• [Goal]:
Every line below must be reproduced exactly. Copy them all.

• [Dataset section]:
════

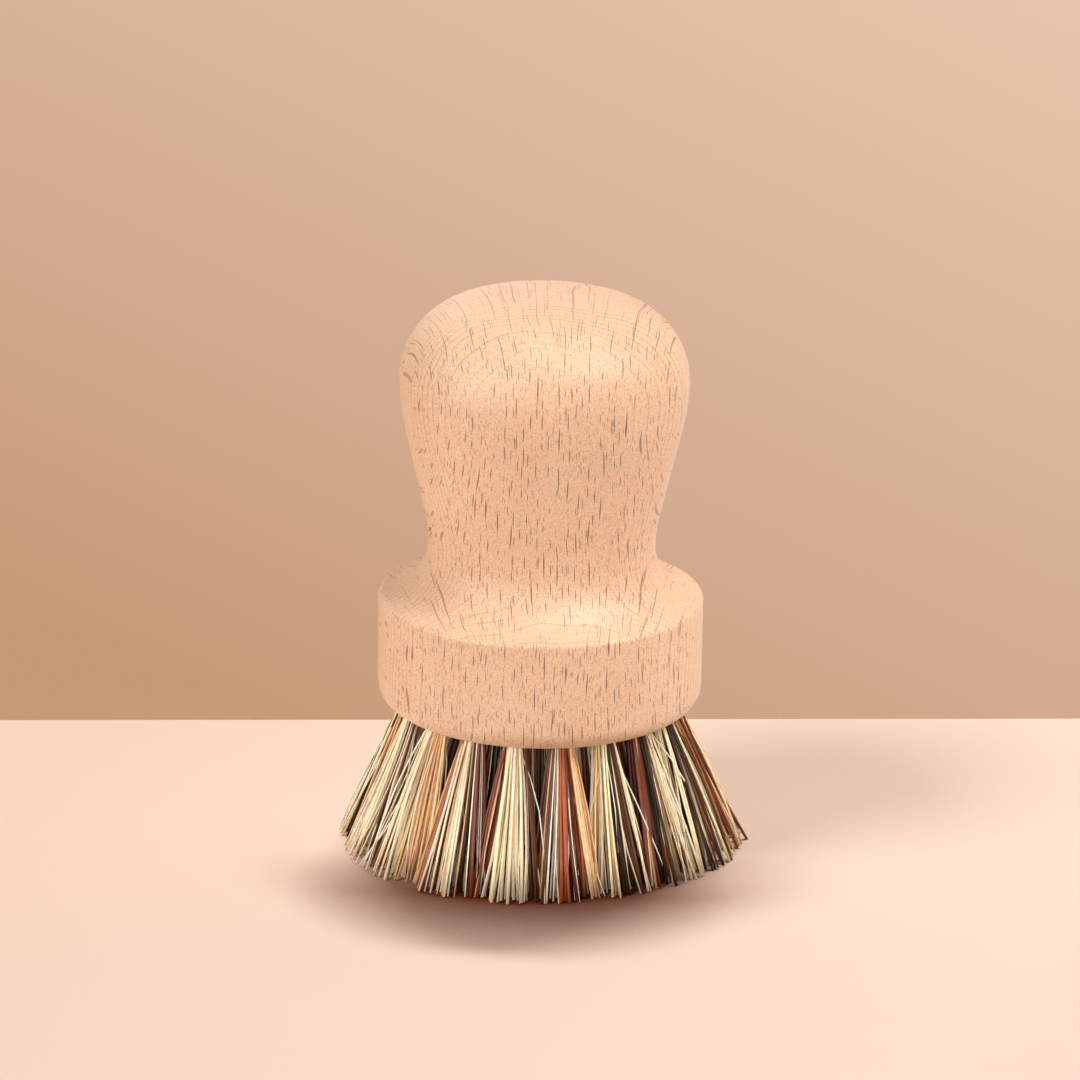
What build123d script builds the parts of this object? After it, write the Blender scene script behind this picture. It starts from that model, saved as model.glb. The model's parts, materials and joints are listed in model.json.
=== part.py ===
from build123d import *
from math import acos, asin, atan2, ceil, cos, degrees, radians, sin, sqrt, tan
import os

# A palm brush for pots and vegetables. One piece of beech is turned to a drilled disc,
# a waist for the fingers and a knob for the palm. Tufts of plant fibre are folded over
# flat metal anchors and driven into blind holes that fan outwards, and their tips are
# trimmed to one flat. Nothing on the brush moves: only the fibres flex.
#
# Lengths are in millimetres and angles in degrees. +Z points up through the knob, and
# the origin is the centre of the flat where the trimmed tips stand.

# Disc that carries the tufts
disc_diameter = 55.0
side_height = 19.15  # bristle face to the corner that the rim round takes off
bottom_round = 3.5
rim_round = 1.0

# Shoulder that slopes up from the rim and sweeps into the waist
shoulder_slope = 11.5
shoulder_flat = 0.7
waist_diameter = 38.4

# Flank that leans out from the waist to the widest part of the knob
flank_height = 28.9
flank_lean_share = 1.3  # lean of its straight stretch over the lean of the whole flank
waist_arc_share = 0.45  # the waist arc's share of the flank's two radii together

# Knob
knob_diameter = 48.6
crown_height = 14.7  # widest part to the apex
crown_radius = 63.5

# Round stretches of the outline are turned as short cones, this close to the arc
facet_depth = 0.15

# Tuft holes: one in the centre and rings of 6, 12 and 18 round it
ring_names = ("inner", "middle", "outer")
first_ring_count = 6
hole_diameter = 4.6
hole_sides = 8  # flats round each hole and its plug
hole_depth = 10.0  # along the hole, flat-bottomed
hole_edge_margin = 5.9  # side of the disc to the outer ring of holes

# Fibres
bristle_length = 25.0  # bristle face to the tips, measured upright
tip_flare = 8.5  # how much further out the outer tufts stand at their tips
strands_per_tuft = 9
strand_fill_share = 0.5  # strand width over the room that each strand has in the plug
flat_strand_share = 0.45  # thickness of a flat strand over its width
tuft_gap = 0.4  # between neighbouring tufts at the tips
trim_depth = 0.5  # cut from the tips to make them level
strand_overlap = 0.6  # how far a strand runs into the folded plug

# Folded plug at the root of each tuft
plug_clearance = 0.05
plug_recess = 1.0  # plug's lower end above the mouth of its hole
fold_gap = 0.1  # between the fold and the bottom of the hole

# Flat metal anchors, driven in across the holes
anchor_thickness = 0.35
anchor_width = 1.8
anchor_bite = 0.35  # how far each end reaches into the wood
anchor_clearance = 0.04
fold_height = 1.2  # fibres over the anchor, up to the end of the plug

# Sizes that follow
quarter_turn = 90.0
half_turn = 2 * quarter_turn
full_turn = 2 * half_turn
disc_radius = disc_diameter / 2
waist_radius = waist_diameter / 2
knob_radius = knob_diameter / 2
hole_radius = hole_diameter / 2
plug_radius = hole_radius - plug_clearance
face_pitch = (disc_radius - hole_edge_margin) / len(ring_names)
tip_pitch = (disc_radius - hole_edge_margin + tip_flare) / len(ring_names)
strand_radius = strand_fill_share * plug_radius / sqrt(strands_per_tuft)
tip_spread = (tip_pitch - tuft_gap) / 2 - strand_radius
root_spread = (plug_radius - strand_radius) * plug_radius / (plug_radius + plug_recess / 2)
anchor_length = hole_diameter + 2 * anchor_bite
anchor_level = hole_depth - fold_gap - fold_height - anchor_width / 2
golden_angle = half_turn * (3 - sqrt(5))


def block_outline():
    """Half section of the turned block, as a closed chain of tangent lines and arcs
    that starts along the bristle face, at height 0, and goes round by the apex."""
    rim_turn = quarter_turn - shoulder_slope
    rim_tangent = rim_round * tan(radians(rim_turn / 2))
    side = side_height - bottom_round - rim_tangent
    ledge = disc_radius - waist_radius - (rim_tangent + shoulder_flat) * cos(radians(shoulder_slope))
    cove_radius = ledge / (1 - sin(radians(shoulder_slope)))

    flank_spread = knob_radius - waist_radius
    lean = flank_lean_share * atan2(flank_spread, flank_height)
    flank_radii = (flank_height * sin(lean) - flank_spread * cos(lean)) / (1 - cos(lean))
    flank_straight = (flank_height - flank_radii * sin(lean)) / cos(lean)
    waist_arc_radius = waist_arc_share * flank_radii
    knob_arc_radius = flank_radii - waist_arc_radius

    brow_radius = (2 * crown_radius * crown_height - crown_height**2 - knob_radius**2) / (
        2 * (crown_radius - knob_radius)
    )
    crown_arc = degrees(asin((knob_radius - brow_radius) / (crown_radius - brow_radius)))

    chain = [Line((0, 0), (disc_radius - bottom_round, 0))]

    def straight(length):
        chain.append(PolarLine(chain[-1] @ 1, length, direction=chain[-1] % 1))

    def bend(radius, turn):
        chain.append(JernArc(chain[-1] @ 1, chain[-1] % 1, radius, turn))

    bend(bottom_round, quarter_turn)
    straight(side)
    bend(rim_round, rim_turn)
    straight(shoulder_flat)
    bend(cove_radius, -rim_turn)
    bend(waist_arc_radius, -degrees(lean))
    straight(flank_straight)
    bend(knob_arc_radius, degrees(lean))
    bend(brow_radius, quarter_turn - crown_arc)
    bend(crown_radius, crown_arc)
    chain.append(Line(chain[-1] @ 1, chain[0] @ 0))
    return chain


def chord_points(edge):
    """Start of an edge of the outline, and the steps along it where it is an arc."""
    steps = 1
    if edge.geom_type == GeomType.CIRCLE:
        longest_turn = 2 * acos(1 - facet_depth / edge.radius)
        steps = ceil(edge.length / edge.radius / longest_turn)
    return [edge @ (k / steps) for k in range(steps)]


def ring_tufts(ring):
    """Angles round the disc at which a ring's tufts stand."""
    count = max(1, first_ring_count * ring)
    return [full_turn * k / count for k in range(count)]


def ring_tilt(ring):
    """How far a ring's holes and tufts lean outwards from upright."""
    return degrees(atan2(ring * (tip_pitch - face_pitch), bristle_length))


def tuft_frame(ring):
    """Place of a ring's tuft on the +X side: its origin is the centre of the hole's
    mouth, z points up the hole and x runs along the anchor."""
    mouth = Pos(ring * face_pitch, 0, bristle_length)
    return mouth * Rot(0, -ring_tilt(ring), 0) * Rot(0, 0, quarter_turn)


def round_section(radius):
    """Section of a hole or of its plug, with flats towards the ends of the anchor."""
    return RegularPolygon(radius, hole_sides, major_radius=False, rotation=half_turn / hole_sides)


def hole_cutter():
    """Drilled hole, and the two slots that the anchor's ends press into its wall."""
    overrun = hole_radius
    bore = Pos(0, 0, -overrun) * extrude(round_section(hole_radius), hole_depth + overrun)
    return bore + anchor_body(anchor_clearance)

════

• [Output of the task]:
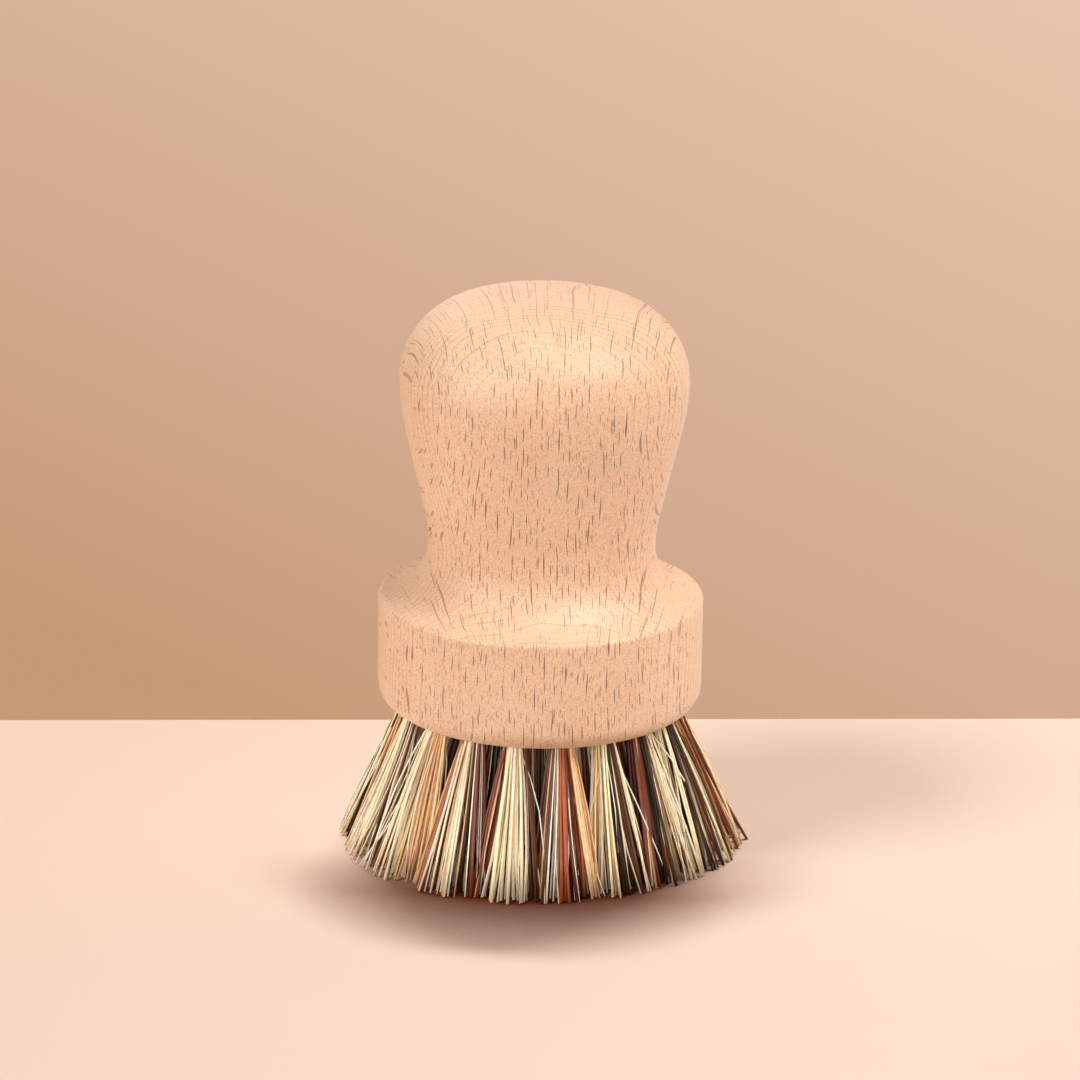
What build123d script builds the parts of this object? After it, write the Blender scene script behind this picture. It starts from that model, saved as model.glb. The model's parts, materials and joints are listed in model.json.
=== part.py ===
from build123d import *
from math import acos, asin, atan2, ceil, cos, degrees, radians, sin, sqrt, tan
import os

# A palm brush for pots and vegetables. One piece of beech is turned to a drilled disc,
# a waist for the fingers and a knob for the palm. Tufts of plant fibre are folded over
# flat metal anchors and driven into blind holes that fan outwards, and their tips are
# trimmed to one flat. Nothing on the brush moves: only the fibres flex.
#
# Lengths are in millimetres and angles in degrees. +Z points up through the knob, and
# the origin is the centre of the flat where the trimmed tips stand.

# Disc that carries the tufts
disc_diameter = 55.0
side_height = 19.15  # bristle face to the corner that the rim round takes off
bottom_round = 3.5
rim_round = 1.0

# Shoulder that slopes up from the rim and sweeps into the waist
shoulder_slope = 11.5
shoulder_flat = 0.7
waist_diameter = 38.4

# Flank that leans out from the waist to the widest part of the knob
flank_height = 28.9
flank_lean_share = 1.3  # lean of its straight stretch over the lean of the whole flank
waist_arc_share = 0.45  # the waist arc's share of the flank's two radii together

# Knob
knob_diameter = 48.6
crown_height = 14.7  # widest part to the apex
crown_radius = 63.5

# Round stretches of the outline are turned as short cones, this close to the arc
facet_depth = 0.15

# Tuft holes: one in the centre and rings of 6, 12 and 18 round it
ring_names = ("inner", "middle", "outer")
first_ring_count = 6
hole_diameter = 4.6
hole_sides = 8  # flats round each hole and its plug
hole_depth = 10.0  # along the hole, flat-bottomed
hole_edge_margin = 5.9  # side of the disc to the outer ring of holes

# Fibres
bristle_length = 25.0  # bristle face to the tips, measured upright
tip_flare = 8.5  # how much further out the outer tufts stand at their tips
strands_per_tuft = 9
strand_fill_share = 0.5  # strand width over the room that each strand has in the plug
flat_strand_share = 0.45  # thickness of a flat strand over its width
tuft_gap = 0.4  # between neighbouring tufts at the tips
trim_depth = 0.5  # cut from the tips to make them level
strand_overlap = 0.6  # how far a strand runs into the folded plug

# Folded plug at the root of each tuft
plug_clearance = 0.05
plug_recess = 1.0  # plug's lower end above the mouth of its hole
fold_gap = 0.1  # between the fold and the bottom of the hole

# Flat metal anchors, driven in across the holes
anchor_thickness = 0.35
anchor_width = 1.8
anchor_bite = 0.35  # how far each end reaches into the wood
anchor_clearance = 0.04
fold_height = 1.2  # fibres over the anchor, up to the end of the plug

# Sizes that follow
quarter_turn = 90.0
half_turn = 2 * quarter_turn
full_turn = 2 * half_turn
disc_radius = disc_diameter / 2
waist_radius = waist_diameter / 2
knob_radius = knob_diameter / 2
hole_radius = hole_diameter / 2
plug_radius = hole_radius - plug_clearance
face_pitch = (disc_radius - hole_edge_margin) / len(ring_names)
tip_pitch = (disc_radius - hole_edge_margin + tip_flare) / len(ring_names)
strand_radius = strand_fill_share * plug_radius / sqrt(strands_per_tuft)
tip_spread = (tip_pitch - tuft_gap) / 2 - strand_radius
root_spread = (plug_radius - strand_radius) * plug_radius / (plug_radius + plug_recess / 2)
anchor_length = hole_diameter + 2 * anchor_bite
anchor_level = hole_depth - fold_gap - fold_height - anchor_width / 2
golden_angle = half_turn * (3 - sqrt(5))


def block_outline():
    """Half section of the turned block, as a closed chain of tangent lines and arcs
    that starts along the bristle face, at height 0, and goes round by the apex."""
    rim_turn = quarter_turn - shoulder_slope
    rim_tangent = rim_round * tan(radians(rim_turn / 2))
    side = side_height - bottom_round - rim_tangent
    ledge = disc_radius - waist_radius - (rim_tangent + shoulder_flat) * cos(radians(shoulder_slope))
    cove_radius = ledge / (1 - sin(radians(shoulder_slope)))

    flank_spread = knob_radius - waist_radius
    lean = flank_lean_share * atan2(flank_spread, flank_height)
    flank_radii = (flank_height * sin(lean) - flank_spread * cos(lean)) / (1 - cos(lean))
    flank_straight = (flank_height - flank_radii * sin(lean)) / cos(lean)
    waist_arc_radius = waist_arc_share * flank_radii
    knob_arc_radius = flank_radii - waist_arc_radius

    brow_radius = (2 * crown_radius * crown_height - crown_height**2 - knob_radius**2) / (
        2 * (crown_radius - knob_radius)
    )
    crown_arc = degrees(asin((knob_radius - brow_radius) / (crown_radius - brow_radius)))

    chain = [Line((0, 0), (disc_radius - bottom_round, 0))]

    def straight(length):
        chain.append(PolarLine(chain[-1] @ 1, length, direction=chain[-1] % 1))

    def bend(radius, turn):
        chain.append(JernArc(chain[-1] @ 1, chain[-1] % 1, radius, turn))

    bend(bottom_round, quarter_turn)
    straight(side)
    bend(rim_round, rim_turn)
    straight(shoulder_flat)
    bend(cove_radius, -rim_turn)
    bend(waist_arc_radius, -degrees(lean))
    straight(flank_straight)
    bend(knob_arc_radius, degrees(lean))
    bend(brow_radius, quarter_turn - crown_arc)
    bend(crown_radius, crown_arc)
    chain.append(Line(chain[-1] @ 1, chain[0] @ 0))
    return chain


def chord_points(edge):
    """Start of an edge of the outline, and the steps along it where it is an arc."""
    steps = 1
    if edge.geom_type == GeomType.CIRCLE:
        longest_turn = 2 * acos(1 - facet_depth / edge.radius)
        steps = ceil(edge.length / edge.radius / longest_turn)
    return [edge @ (k / steps) for k in range(steps)]


def ring_tufts(ring):
    """Angles round the disc at which a ring's tufts stand."""
    count = max(1, first_ring_count * ring)
    return [full_turn * k / count for k in range(count)]


def ring_tilt(ring):
    """How far a ring's holes and tufts lean outwards from upright."""
    return degrees(atan2(ring * (tip_pitch - face_pitch), bristle_length))


def tuft_frame(ring):
    """Place of a ring's tuft on the +X side: its origin is the centre of the hole's
    mouth, z points up the hole and x runs along the anchor."""
    mouth = Pos(ring * face_pitch, 0, bristle_length)
    return mouth * Rot(0, -ring_tilt(ring), 0) * Rot(0, 0, quarter_turn)


def round_section(radius):
    """Section of a hole or of its plug, with flats towards the ends of the anchor."""
    return RegularPolygon(radius, hole_sides, major_radius=False, rotation=half_turn / hole_sides)


def hole_cutter():
    """Drilled hole, and the two slots that the anchor's ends press into its wall."""
    overrun = hole_radius
    bore = Pos(0, 0, -overrun) * extrude(round_section(hole_radius), hole_depth + overrun)
    return bore + anchor_body(anchor_clearance)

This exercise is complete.